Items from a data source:
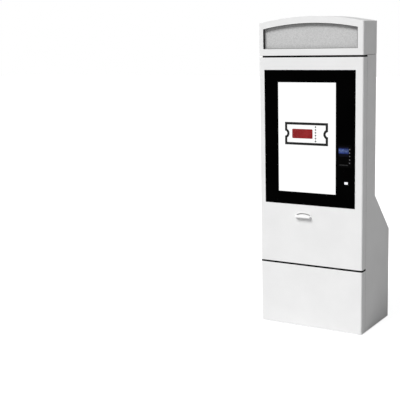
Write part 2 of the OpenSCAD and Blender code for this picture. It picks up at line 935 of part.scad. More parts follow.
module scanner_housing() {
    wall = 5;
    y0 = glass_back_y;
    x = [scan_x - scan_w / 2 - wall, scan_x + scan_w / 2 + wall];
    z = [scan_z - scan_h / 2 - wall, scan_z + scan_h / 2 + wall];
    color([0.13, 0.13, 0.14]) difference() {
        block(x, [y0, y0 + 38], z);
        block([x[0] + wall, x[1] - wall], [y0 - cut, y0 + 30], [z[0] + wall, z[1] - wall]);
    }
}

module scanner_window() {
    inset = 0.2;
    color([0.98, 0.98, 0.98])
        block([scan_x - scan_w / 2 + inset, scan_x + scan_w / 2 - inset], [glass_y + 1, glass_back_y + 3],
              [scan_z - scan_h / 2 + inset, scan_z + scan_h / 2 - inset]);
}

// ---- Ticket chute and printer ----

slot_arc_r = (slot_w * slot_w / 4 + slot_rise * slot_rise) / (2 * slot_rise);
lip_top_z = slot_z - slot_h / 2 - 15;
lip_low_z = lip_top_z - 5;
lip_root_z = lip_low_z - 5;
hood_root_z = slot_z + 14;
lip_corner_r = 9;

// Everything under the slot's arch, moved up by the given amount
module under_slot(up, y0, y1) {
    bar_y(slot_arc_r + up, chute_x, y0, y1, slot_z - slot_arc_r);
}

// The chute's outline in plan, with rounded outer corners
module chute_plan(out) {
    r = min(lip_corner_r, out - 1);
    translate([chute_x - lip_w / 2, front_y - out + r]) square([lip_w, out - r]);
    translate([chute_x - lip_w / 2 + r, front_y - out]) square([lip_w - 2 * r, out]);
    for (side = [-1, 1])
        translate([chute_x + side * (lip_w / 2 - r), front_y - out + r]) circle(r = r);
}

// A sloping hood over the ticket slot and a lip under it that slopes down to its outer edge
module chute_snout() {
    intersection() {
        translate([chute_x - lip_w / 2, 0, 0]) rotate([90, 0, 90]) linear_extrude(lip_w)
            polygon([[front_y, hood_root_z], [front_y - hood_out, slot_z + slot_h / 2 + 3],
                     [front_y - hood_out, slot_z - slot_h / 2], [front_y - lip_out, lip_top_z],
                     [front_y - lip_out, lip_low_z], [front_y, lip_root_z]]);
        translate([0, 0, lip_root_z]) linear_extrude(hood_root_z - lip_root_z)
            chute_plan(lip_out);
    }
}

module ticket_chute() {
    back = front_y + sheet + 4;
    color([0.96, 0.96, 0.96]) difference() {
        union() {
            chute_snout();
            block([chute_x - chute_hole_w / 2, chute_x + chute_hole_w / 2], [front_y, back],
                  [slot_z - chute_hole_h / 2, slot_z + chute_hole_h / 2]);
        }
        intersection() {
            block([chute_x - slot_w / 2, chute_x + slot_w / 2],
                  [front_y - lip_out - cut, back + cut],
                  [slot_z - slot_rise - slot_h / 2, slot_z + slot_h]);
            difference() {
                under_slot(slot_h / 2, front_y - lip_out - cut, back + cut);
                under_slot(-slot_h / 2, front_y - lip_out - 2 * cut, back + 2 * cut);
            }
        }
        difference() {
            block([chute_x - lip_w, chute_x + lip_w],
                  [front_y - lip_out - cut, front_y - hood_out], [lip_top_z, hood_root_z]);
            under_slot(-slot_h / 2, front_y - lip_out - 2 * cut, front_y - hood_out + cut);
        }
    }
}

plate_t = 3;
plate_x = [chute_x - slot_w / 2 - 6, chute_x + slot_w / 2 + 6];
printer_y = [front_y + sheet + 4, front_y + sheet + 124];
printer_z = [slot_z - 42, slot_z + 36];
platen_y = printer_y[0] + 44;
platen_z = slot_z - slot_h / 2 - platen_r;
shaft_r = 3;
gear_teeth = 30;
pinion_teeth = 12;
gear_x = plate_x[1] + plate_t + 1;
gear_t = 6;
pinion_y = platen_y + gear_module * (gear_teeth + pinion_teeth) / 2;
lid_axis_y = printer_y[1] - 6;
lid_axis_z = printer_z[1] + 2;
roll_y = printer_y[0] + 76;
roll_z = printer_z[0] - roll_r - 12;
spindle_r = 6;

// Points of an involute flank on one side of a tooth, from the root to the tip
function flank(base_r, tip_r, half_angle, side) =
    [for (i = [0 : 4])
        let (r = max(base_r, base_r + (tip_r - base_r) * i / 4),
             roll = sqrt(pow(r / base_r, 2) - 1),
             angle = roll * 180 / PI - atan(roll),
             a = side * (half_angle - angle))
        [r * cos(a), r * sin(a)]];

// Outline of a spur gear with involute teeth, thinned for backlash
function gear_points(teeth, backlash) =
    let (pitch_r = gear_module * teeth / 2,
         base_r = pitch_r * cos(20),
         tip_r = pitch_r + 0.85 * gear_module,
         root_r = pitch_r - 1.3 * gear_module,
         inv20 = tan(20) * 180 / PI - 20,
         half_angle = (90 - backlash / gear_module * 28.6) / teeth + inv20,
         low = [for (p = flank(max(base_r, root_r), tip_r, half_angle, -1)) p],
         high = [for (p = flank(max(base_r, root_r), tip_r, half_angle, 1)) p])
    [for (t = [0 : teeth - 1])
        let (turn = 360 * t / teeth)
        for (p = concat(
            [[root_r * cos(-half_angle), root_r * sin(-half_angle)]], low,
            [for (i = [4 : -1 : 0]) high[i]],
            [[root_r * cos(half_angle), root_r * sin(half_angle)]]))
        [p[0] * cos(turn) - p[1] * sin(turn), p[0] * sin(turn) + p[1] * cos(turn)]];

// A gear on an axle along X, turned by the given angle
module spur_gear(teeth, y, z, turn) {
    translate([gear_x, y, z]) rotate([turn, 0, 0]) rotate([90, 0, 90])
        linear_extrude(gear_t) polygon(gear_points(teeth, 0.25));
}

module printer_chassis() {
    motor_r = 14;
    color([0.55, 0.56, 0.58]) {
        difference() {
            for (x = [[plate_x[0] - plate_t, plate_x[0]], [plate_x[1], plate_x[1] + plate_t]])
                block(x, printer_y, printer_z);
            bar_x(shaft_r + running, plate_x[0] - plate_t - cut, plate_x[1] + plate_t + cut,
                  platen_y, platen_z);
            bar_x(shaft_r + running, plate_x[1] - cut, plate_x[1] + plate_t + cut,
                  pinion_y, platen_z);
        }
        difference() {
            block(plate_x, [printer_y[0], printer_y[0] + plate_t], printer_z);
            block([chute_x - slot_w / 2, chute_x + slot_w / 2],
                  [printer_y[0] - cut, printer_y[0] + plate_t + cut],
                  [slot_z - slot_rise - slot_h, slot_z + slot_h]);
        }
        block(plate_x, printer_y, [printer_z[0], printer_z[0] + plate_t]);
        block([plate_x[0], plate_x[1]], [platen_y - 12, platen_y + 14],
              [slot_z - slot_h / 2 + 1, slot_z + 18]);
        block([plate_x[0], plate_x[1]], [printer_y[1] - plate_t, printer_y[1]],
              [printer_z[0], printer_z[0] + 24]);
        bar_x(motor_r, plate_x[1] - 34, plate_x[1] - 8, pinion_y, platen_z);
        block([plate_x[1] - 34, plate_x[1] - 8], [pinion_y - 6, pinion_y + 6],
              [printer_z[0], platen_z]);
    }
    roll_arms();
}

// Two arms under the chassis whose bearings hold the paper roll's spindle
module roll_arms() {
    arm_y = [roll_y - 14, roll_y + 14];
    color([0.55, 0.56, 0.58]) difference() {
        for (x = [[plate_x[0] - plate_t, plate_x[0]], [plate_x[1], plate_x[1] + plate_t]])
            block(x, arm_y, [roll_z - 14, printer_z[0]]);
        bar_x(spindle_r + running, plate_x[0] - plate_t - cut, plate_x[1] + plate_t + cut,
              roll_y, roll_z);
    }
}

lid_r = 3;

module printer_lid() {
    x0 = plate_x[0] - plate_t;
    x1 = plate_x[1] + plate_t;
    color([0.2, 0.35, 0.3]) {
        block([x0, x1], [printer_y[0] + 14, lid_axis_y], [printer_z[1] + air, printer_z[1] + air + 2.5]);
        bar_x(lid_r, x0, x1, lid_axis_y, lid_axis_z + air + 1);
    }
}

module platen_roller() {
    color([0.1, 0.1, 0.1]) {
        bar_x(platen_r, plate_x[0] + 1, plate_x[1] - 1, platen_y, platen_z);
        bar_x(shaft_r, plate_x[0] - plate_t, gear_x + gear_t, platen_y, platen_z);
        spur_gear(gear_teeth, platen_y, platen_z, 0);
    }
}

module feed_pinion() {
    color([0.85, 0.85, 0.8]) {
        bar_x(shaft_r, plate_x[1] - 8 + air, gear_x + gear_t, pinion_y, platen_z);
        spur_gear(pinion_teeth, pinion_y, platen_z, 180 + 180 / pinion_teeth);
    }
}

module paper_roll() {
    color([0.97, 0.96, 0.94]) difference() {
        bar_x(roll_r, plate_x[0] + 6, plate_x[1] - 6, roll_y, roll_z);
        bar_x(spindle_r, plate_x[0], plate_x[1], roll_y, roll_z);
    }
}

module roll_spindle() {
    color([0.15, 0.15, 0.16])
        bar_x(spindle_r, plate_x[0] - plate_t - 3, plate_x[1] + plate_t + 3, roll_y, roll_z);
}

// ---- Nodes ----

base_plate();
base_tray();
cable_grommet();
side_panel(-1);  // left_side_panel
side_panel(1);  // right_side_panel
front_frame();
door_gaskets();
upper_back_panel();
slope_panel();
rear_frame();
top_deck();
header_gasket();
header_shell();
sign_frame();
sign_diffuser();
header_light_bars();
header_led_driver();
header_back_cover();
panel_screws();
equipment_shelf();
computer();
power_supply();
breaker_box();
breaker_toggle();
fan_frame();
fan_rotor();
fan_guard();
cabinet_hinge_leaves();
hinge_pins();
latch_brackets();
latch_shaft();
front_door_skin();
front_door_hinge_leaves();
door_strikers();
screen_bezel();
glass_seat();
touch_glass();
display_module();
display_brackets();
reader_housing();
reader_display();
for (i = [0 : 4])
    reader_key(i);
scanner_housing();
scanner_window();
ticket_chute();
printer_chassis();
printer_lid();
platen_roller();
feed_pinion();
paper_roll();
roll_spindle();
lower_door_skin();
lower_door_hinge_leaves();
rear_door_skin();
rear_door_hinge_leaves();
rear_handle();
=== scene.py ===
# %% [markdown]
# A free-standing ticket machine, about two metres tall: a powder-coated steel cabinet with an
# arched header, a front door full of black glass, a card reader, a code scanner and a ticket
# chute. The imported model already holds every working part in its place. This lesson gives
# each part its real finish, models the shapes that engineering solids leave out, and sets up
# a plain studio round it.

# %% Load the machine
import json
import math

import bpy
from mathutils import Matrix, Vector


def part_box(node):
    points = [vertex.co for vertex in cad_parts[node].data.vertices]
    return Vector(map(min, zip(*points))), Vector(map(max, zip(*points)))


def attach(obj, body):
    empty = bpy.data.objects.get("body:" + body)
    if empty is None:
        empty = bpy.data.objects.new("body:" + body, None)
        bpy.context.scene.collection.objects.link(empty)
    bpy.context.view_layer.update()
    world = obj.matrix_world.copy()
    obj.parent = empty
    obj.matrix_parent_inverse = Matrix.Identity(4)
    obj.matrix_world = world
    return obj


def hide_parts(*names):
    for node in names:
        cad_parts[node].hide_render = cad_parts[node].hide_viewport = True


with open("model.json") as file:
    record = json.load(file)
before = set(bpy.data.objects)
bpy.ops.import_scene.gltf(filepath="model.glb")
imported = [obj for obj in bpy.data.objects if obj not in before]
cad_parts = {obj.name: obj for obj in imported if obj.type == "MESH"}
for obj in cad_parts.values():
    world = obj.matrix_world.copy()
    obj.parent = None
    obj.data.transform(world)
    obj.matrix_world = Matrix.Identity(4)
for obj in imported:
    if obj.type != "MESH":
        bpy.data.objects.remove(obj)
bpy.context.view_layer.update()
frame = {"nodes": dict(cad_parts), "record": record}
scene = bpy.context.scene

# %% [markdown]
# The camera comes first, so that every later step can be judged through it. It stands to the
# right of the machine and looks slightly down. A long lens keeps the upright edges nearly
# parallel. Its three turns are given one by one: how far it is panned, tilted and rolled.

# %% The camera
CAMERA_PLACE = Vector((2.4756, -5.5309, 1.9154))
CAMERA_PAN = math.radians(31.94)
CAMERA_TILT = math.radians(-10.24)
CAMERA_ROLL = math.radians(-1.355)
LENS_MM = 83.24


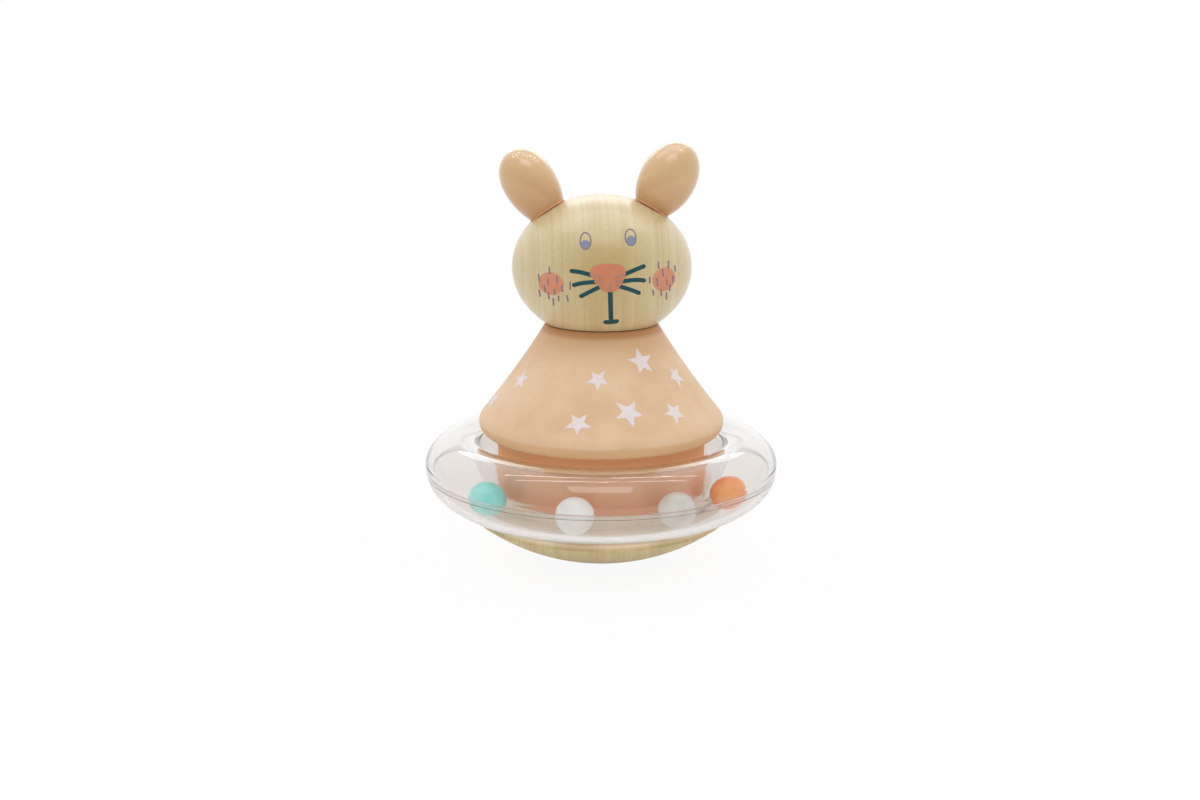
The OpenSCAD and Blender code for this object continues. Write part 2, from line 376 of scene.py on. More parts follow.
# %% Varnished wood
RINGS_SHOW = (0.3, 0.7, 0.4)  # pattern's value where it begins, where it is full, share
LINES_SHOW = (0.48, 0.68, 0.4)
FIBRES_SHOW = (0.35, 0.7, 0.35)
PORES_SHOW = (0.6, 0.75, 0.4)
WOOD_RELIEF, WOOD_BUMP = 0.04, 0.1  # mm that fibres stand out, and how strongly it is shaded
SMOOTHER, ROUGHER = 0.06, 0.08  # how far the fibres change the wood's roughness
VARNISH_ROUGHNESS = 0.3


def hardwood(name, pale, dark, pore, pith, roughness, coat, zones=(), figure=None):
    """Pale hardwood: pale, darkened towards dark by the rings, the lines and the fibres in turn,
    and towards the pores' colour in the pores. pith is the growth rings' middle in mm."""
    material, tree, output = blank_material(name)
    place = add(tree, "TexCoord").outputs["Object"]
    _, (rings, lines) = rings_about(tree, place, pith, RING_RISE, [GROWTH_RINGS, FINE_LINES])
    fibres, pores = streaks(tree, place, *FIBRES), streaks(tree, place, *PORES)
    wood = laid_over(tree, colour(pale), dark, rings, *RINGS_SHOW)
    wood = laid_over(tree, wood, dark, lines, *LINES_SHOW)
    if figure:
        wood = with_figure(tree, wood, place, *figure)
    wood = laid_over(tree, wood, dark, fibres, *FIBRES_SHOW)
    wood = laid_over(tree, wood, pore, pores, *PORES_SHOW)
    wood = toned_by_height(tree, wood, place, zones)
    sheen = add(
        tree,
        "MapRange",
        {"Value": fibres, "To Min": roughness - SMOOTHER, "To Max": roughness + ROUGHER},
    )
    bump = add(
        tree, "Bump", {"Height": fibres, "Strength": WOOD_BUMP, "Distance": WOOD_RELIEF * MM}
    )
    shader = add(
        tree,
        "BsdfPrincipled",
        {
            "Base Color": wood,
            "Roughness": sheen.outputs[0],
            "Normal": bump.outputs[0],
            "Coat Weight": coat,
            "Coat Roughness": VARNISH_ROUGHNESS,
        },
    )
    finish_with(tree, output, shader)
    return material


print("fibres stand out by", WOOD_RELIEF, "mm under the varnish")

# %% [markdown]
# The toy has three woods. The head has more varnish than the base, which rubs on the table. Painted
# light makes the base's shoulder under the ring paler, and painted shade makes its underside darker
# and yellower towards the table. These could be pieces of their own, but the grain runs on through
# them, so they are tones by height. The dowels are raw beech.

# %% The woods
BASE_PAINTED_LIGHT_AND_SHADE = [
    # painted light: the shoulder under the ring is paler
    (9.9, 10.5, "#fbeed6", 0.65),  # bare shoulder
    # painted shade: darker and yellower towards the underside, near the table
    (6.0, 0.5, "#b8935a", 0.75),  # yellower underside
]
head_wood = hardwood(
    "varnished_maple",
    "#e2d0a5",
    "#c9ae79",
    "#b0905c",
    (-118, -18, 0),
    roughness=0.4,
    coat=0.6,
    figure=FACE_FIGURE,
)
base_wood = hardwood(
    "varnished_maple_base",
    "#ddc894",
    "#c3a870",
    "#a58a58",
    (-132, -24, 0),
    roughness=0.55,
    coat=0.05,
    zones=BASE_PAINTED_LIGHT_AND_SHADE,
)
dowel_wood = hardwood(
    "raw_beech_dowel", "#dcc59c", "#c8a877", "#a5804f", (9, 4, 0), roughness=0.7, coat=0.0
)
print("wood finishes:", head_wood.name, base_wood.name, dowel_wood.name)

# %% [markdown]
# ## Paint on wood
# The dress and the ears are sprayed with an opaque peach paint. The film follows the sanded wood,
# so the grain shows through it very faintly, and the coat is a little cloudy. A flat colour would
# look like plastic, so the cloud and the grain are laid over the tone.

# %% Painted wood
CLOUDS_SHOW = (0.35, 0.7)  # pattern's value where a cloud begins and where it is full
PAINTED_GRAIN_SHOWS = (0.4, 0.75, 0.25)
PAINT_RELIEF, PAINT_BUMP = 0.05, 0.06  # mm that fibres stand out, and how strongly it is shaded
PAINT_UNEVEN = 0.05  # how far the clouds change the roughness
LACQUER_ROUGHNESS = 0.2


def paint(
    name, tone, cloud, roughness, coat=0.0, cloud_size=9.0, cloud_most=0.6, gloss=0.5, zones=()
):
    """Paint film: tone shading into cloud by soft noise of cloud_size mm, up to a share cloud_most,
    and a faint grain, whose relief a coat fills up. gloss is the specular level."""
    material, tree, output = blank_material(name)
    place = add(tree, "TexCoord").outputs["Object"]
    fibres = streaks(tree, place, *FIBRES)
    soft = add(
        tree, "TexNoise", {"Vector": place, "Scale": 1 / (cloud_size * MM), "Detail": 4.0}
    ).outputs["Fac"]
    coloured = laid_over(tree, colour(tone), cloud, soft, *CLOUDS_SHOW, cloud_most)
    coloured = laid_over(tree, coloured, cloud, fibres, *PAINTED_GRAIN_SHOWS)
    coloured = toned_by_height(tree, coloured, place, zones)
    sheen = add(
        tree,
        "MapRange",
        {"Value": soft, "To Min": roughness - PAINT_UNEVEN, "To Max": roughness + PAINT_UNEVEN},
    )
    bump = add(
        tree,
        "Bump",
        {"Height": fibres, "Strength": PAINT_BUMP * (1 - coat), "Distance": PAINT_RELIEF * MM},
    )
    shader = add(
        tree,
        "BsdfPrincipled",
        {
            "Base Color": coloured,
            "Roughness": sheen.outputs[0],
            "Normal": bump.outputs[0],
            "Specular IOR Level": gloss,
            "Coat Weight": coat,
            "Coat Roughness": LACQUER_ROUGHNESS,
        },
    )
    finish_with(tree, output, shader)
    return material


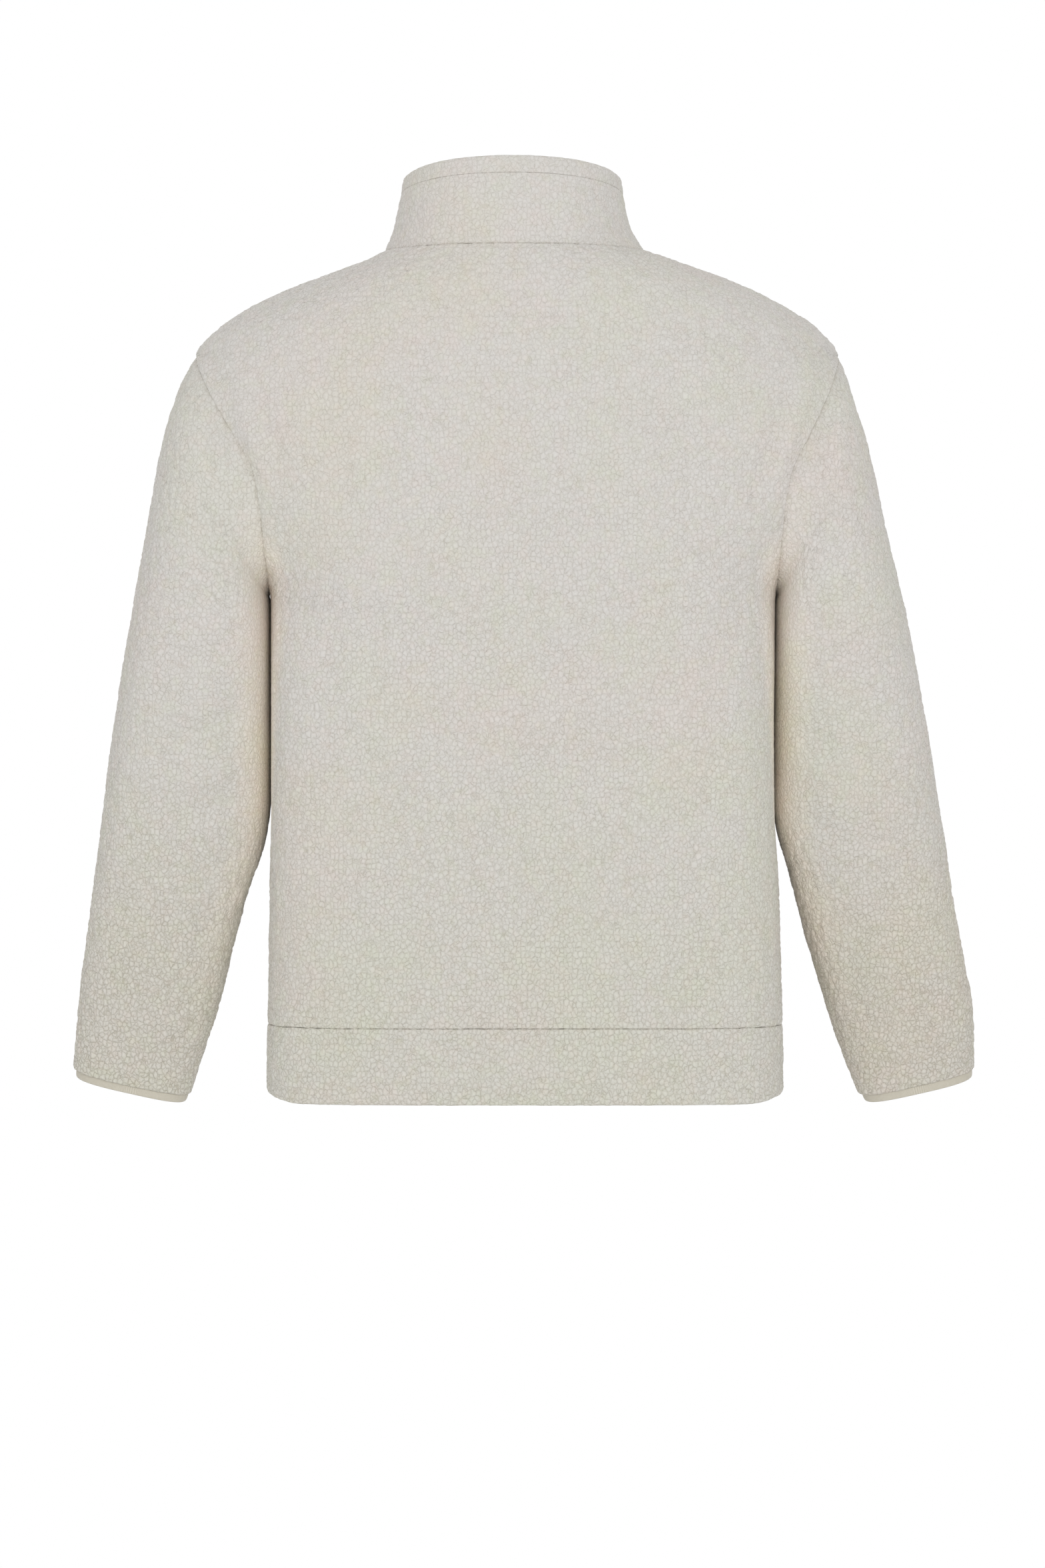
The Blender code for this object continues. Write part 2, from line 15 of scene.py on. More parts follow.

STATED EXERCISE ▸ Print exactly the lines above from the one with "base_plate();" to the one with "record = json.load(file)", including both.

RESULT FOR THIS TASK ▸
base_plate();
base_tray();
cable_grommet();
side_panel(-1);  // left_side_panel
side_panel(1);  // right_side_panel
front_frame();
door_gaskets();
upper_back_panel();
slope_panel();
rear_frame();
top_deck();
header_gasket();
header_shell();
sign_frame();
sign_diffuser();
header_light_bars();
header_led_driver();
header_back_cover();
panel_screws();
equipment_shelf();
computer();
power_supply();
breaker_box();
breaker_toggle();
fan_frame();
fan_rotor();
fan_guard();
cabinet_hinge_leaves();
hinge_pins();
latch_brackets();
latch_shaft();
front_door_skin();
front_door_hinge_leaves();
door_strikers();
screen_bezel();
glass_seat();
touch_glass();
display_module();
display_brackets();
reader_housing();
reader_display();
for (i = [0 : 4])
    reader_key(i);
scanner_housing();
scanner_window();
ticket_chute();
printer_chassis();
printer_lid();
platen_roller();
feed_pinion();
paper_roll();
roll_spindle();
lower_door_skin();
lower_door_hinge_leaves();
rear_door_skin();
rear_door_hinge_leaves();
rear_handle();
=== scene.py ===
# %% [markdown]
# A free-standing ticket machine, about two metres tall: a powder-coated steel cabinet with an
# arched header, a front door full of black glass, a card reader, a code scanner and a ticket
# chute. The imported model already holds every working part in its place. This lesson gives
# each part its real finish, models the shapes that engineering solids leave out, and sets up
# a plain studio round it.

# %% Load the machine
import json
import math

import bpy
from mathutils import Matrix, Vector


def part_box(node):
    points = [vertex.co for vertex in cad_parts[node].data.vertices]
    return Vector(map(min, zip(*points))), Vector(map(max, zip(*points)))


def attach(obj, body):
    empty = bpy.data.objects.get("body:" + body)
    if empty is None:
        empty = bpy.data.objects.new("body:" + body, None)
        bpy.context.scene.collection.objects.link(empty)
    bpy.context.view_layer.update()
    world = obj.matrix_world.copy()
    obj.parent = empty
    obj.matrix_parent_inverse = Matrix.Identity(4)
    obj.matrix_world = world
    return obj


def hide_parts(*names):
    for node in names:
        cad_parts[node].hide_render = cad_parts[node].hide_viewport = True


with open("model.json") as file:
    record = json.load(file)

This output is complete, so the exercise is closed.